• What to produce: Select each line where the word "axes" appears.

• Task data:
------------------------

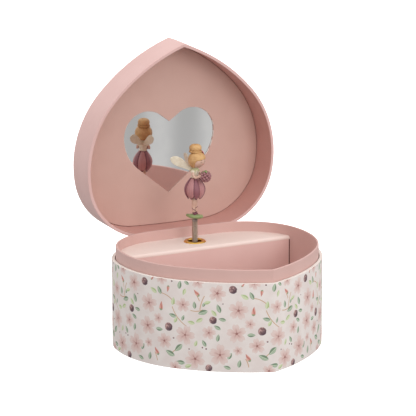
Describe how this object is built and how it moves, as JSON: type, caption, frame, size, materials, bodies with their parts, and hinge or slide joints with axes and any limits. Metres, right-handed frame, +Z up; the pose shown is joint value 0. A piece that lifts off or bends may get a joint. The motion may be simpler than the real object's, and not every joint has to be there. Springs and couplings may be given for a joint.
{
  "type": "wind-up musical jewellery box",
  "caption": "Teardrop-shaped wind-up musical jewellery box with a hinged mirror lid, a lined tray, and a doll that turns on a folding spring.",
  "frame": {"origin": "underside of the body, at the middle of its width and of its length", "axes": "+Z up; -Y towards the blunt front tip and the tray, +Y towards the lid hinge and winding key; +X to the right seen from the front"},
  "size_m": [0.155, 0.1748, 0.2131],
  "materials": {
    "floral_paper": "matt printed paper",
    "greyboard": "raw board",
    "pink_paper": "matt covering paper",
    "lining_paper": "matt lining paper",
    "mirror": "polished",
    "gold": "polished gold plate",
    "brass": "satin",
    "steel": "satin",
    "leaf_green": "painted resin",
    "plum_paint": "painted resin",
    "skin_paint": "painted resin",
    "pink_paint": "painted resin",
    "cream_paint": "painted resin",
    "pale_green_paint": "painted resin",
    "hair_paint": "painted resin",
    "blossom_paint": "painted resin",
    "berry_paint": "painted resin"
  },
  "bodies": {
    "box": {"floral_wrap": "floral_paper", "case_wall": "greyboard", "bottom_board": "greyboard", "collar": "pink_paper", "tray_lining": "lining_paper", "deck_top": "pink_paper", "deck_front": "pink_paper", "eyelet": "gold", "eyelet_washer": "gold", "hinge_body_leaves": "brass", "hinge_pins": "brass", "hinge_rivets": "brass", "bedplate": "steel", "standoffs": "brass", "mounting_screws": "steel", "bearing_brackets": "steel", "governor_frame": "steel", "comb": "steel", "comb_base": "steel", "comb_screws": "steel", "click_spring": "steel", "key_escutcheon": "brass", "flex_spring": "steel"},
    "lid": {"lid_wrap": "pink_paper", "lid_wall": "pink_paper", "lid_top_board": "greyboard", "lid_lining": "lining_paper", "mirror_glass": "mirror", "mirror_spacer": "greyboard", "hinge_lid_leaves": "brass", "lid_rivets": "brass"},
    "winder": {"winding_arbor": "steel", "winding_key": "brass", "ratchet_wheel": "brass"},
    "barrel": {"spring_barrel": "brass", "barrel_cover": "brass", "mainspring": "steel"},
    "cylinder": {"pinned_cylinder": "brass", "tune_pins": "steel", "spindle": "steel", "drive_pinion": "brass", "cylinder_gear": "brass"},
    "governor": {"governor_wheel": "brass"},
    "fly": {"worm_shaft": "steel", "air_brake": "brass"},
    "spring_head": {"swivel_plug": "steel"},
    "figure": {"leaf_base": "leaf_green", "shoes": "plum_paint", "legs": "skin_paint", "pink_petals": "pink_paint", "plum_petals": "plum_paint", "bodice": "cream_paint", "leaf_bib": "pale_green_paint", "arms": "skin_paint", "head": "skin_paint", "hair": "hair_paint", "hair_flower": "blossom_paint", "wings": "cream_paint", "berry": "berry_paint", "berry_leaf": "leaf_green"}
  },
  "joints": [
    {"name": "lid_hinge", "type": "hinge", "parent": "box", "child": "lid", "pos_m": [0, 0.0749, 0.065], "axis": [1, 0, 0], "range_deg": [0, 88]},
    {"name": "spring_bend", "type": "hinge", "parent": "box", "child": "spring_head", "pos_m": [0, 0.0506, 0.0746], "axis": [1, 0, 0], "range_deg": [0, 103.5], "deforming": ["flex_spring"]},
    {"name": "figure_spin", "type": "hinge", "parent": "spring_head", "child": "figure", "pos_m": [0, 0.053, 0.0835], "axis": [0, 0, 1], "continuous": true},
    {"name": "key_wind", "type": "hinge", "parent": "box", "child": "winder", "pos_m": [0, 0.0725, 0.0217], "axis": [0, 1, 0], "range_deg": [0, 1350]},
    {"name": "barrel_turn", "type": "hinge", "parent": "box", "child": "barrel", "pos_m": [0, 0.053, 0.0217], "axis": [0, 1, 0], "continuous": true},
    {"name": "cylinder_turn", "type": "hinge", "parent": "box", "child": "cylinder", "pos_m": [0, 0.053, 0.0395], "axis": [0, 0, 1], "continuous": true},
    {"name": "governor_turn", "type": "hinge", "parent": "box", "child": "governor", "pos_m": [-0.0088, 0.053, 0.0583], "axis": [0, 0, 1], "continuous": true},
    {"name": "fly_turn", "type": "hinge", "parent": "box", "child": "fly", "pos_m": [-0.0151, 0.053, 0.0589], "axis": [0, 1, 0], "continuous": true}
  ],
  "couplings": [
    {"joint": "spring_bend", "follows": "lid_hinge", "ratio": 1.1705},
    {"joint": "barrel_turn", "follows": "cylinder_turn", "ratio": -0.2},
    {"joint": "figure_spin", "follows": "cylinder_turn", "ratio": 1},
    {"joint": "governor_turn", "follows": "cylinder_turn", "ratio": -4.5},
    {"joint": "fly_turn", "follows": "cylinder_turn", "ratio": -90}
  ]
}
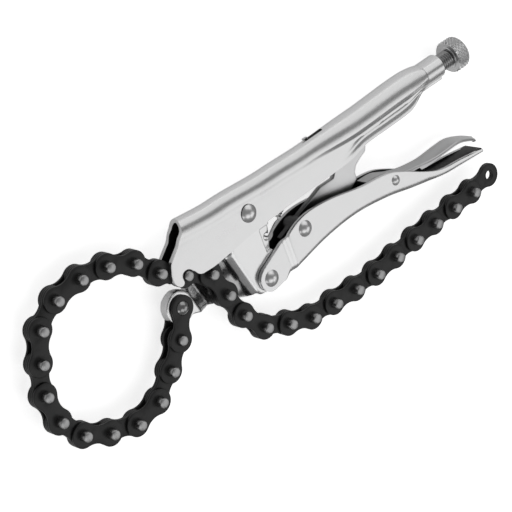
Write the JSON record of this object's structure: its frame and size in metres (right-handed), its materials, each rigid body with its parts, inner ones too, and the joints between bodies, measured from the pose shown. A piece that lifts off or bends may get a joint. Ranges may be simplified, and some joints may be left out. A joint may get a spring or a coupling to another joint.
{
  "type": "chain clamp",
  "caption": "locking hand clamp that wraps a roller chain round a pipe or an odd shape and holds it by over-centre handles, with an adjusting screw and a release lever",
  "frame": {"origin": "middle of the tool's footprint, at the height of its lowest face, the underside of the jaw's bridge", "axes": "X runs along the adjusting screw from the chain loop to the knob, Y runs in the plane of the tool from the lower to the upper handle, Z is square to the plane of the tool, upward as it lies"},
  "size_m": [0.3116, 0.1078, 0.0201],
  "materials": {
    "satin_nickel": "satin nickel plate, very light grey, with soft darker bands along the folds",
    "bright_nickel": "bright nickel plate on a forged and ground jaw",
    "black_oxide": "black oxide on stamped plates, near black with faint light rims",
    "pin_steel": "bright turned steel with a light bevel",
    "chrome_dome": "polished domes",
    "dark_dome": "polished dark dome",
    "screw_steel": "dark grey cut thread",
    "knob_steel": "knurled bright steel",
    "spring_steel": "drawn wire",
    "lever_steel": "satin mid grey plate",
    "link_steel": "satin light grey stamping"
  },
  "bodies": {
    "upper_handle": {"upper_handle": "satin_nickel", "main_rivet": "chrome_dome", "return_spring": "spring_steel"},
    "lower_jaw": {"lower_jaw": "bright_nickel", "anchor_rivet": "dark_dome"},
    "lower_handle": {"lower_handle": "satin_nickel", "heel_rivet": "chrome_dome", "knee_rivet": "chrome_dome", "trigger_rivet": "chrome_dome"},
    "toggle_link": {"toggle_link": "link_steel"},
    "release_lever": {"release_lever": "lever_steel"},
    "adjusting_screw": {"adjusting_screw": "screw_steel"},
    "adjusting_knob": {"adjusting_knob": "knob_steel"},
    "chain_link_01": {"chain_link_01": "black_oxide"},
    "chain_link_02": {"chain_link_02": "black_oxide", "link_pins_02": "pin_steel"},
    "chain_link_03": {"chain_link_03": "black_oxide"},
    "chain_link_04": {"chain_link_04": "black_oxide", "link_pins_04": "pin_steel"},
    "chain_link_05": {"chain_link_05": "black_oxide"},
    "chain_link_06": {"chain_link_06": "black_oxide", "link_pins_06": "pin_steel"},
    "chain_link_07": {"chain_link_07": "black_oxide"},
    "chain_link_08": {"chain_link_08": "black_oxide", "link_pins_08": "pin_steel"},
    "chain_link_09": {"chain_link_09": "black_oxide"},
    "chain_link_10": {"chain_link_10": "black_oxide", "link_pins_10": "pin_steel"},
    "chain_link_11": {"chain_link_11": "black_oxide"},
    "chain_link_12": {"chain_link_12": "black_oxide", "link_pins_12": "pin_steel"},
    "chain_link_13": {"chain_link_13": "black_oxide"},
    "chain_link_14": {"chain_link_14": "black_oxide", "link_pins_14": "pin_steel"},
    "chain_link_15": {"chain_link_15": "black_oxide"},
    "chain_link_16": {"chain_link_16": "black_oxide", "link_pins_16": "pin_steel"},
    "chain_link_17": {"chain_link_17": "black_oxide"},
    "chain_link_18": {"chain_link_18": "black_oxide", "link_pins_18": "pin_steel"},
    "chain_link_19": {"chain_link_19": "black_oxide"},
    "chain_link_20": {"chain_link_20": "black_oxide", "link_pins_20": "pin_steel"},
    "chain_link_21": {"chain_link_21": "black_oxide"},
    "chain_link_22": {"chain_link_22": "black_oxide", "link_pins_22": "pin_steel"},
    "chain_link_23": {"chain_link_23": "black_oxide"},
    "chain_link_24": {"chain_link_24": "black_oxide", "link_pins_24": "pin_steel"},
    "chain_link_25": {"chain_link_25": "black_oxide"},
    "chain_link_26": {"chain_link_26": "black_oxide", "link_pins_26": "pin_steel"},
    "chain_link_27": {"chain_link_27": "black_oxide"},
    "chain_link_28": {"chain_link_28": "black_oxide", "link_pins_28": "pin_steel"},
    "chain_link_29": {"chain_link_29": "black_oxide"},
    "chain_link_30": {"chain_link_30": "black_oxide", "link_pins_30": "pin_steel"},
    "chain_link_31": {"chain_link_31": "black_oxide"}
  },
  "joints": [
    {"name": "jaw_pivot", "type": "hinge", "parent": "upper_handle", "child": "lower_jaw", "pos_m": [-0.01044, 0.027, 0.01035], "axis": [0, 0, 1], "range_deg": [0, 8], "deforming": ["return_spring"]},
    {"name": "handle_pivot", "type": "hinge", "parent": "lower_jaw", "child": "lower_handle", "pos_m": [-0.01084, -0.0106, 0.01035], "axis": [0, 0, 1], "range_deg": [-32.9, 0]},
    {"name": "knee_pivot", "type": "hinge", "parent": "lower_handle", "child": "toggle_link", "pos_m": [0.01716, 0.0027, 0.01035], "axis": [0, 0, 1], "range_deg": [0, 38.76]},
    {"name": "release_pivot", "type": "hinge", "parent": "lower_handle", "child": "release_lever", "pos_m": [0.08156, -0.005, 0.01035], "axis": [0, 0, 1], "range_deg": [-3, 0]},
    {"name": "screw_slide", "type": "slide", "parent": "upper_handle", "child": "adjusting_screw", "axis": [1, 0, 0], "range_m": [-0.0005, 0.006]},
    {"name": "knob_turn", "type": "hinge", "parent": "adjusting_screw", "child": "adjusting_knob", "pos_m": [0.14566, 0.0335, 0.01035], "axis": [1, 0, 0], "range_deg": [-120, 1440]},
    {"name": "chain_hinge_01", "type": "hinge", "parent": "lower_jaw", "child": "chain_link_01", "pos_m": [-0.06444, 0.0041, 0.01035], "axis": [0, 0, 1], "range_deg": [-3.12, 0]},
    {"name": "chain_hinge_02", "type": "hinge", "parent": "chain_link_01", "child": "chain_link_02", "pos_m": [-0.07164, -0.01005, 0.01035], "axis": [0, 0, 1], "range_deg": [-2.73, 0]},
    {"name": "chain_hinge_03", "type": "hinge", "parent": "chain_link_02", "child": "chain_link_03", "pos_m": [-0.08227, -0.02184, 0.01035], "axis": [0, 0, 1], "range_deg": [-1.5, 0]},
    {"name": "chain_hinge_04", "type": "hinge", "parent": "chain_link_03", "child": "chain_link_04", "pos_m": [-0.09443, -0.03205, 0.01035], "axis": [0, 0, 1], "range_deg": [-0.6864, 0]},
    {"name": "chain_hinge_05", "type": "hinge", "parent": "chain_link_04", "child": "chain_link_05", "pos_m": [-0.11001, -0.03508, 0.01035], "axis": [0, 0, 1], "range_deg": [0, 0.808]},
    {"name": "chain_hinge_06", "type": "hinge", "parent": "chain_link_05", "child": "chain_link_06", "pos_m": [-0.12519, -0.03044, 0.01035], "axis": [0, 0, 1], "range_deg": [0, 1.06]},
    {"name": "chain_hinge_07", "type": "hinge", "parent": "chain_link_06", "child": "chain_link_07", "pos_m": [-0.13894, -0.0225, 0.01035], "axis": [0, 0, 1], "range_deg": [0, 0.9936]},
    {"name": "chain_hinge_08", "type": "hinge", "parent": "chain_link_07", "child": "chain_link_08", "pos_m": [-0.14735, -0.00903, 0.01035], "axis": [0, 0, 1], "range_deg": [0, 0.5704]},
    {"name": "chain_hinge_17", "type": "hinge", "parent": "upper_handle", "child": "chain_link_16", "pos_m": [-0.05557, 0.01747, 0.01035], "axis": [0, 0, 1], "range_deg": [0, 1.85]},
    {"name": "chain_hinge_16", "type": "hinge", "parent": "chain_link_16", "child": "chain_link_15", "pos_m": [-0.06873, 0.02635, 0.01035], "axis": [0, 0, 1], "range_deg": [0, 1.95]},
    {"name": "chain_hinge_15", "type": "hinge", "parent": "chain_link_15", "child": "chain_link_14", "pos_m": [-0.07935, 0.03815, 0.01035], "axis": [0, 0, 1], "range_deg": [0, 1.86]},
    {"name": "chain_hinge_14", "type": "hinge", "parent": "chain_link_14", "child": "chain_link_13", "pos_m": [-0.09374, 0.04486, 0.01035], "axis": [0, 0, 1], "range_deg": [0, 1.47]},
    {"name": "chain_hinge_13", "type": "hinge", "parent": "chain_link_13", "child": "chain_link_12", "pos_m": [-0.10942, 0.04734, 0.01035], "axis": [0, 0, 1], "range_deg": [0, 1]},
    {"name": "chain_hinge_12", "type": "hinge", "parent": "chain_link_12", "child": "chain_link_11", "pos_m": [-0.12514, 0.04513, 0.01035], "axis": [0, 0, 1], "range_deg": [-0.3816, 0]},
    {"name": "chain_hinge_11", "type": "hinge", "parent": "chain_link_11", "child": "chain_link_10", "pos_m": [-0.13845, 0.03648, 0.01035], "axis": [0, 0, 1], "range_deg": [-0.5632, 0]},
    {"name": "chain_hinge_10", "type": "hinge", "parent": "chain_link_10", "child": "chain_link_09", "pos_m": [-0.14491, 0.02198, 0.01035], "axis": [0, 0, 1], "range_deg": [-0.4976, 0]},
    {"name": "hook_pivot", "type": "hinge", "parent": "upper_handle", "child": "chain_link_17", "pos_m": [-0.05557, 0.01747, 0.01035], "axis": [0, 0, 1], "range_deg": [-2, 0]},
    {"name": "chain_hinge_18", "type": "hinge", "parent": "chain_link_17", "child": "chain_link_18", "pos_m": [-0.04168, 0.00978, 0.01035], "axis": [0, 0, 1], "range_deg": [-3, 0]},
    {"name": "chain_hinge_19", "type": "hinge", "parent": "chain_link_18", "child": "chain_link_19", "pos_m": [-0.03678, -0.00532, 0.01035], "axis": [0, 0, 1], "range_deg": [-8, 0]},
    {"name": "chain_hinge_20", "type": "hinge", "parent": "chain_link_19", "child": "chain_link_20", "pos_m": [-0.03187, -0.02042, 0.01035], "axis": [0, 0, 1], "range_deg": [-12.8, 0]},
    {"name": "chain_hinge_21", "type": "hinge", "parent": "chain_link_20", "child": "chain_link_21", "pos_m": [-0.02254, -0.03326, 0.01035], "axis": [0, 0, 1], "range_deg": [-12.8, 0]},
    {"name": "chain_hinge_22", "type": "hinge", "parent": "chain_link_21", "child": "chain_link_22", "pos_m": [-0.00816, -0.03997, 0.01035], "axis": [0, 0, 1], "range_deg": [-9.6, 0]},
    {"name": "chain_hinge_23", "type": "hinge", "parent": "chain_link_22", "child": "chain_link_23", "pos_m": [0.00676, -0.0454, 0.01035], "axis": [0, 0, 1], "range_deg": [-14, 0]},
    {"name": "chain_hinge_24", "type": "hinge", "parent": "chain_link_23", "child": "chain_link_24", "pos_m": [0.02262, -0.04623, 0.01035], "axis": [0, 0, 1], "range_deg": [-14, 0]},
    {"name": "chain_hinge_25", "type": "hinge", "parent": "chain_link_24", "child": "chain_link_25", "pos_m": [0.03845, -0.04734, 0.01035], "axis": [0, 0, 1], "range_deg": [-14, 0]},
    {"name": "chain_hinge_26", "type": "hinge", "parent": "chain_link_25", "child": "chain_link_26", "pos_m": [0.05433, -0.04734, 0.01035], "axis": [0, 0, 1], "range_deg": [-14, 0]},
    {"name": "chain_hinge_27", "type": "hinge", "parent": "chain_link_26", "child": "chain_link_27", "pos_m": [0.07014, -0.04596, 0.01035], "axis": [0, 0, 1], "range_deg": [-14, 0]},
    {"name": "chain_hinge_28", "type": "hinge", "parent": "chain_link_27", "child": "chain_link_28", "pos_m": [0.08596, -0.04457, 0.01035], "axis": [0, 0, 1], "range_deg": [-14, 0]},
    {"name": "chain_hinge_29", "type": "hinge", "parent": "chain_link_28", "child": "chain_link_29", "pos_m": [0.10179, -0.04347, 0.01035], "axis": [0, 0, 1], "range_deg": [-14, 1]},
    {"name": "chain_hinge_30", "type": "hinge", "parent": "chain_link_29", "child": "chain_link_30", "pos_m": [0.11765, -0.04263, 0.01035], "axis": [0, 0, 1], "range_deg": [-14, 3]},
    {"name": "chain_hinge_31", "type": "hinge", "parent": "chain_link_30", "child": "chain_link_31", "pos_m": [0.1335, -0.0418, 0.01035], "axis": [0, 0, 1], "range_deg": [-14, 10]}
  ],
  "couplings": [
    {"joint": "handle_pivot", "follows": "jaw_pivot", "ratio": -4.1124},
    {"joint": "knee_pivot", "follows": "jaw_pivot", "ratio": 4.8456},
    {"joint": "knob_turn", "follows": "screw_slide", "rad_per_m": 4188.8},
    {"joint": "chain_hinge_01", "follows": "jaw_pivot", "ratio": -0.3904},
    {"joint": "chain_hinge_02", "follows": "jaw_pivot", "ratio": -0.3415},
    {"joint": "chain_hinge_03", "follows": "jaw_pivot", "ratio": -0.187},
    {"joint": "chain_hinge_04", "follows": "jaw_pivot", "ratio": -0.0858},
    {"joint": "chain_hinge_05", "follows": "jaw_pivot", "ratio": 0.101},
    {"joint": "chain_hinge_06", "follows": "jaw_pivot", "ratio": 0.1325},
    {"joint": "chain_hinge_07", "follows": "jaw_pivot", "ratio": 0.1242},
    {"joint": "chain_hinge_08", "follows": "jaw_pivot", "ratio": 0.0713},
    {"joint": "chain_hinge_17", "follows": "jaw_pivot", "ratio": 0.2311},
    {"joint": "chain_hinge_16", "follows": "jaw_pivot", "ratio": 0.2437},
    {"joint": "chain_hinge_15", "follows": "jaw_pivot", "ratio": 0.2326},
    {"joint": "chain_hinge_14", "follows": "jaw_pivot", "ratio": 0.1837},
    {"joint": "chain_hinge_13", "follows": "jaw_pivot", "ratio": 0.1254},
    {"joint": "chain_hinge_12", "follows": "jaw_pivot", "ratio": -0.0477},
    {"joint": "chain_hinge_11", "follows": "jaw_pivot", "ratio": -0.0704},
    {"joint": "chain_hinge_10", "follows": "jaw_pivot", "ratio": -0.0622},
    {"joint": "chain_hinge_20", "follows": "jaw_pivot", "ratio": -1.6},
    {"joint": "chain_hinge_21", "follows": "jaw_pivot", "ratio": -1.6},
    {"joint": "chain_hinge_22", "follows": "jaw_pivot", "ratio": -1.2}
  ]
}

------------------------

• Problem solution:
Describe how this object is built and how it moves, as JSON: type, caption, frame, size, materials, bodies with their parts, and hinge or slide joints with axes and any limits. Metres, right-handed frame, +Z up; the pose shown is joint value 0. A piece that lifts off or bends may get a joint. The motion may be simpler than the real object's, and not every joint has to be there. Springs and couplings may be given for a joint.
  "frame": {"origin": "underside of the body, at the middle of its width and of its length", "axes": "+Z up; -Y towards the blunt front tip and the tray, +Y towards the lid hinge and winding key; +X to the right seen from the front"},
  "frame": {"origin": "middle of the tool's footprint, at the height of its lowest face, the underside of the jaw's bridge", "axes": "X runs along the adjusting screw from the chain loop to the knob, Y runs in the plane of the tool from the lower to the upper handle, Z is square to the plane of the tool, upward as it lies"},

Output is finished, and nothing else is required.